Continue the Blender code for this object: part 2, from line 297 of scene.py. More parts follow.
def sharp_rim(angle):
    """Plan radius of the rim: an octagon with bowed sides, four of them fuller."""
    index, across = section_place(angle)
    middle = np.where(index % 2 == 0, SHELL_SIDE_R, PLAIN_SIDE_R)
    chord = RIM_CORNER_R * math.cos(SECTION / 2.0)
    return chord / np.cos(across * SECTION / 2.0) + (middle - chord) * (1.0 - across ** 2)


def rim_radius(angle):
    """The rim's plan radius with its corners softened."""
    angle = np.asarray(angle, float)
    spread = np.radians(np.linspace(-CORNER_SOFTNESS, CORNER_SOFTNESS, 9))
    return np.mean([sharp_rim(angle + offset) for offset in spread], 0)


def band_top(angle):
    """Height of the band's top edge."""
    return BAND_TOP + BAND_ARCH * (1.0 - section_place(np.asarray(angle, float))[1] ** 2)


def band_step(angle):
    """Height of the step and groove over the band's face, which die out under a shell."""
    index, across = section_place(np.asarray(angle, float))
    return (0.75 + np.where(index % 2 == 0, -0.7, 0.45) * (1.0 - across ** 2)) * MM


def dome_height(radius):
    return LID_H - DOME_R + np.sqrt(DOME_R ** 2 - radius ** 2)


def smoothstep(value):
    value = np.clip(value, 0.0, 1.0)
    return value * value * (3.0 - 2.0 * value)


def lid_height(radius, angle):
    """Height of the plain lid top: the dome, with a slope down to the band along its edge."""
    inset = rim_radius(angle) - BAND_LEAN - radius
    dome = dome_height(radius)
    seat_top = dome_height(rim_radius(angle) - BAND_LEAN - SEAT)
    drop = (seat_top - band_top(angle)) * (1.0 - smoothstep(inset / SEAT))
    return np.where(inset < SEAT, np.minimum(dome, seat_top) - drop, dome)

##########

-- Written task --
Quote the listing in full, please, keeping every line exact.

-- Result --
Continue the Blender code for this object: part 2, from line 297 of scene.py. More parts follow.
def sharp_rim(angle):
    """Plan radius of the rim: an octagon with bowed sides, four of them fuller."""
    index, across = section_place(angle)
    middle = np.where(index % 2 == 0, SHELL_SIDE_R, PLAIN_SIDE_R)
    chord = RIM_CORNER_R * math.cos(SECTION / 2.0)
    return chord / np.cos(across * SECTION / 2.0) + (middle - chord) * (1.0 - across ** 2)


def rim_radius(angle):
    """The rim's plan radius with its corners softened."""
    angle = np.asarray(angle, float)
    spread = np.radians(np.linspace(-CORNER_SOFTNESS, CORNER_SOFTNESS, 9))
    return np.mean([sharp_rim(angle + offset) for offset in spread], 0)


def band_top(angle):
    """Height of the band's top edge."""
    return BAND_TOP + BAND_ARCH * (1.0 - section_place(np.asarray(angle, float))[1] ** 2)


def band_step(angle):
    """Height of the step and groove over the band's face, which die out under a shell."""
    index, across = section_place(np.asarray(angle, float))
    return (0.75 + np.where(index % 2 == 0, -0.7, 0.45) * (1.0 - across ** 2)) * MM


def dome_height(radius):
    return LID_H - DOME_R + np.sqrt(DOME_R ** 2 - radius ** 2)


def smoothstep(value):
    value = np.clip(value, 0.0, 1.0)
    return value * value * (3.0 - 2.0 * value)


def lid_height(radius, angle):
    """Height of the plain lid top: the dome, with a slope down to the band along its edge."""
    inset = rim_radius(angle) - BAND_LEAN - radius
    dome = dome_height(radius)
    seat_top = dome_height(rim_radius(angle) - BAND_LEAN - SEAT)
    drop = (seat_top - band_top(angle)) * (1.0 - smoothstep(inset / SEAT))
    return np.where(inset < SEAT, np.minimum(dome, seat_top) - drop, dome)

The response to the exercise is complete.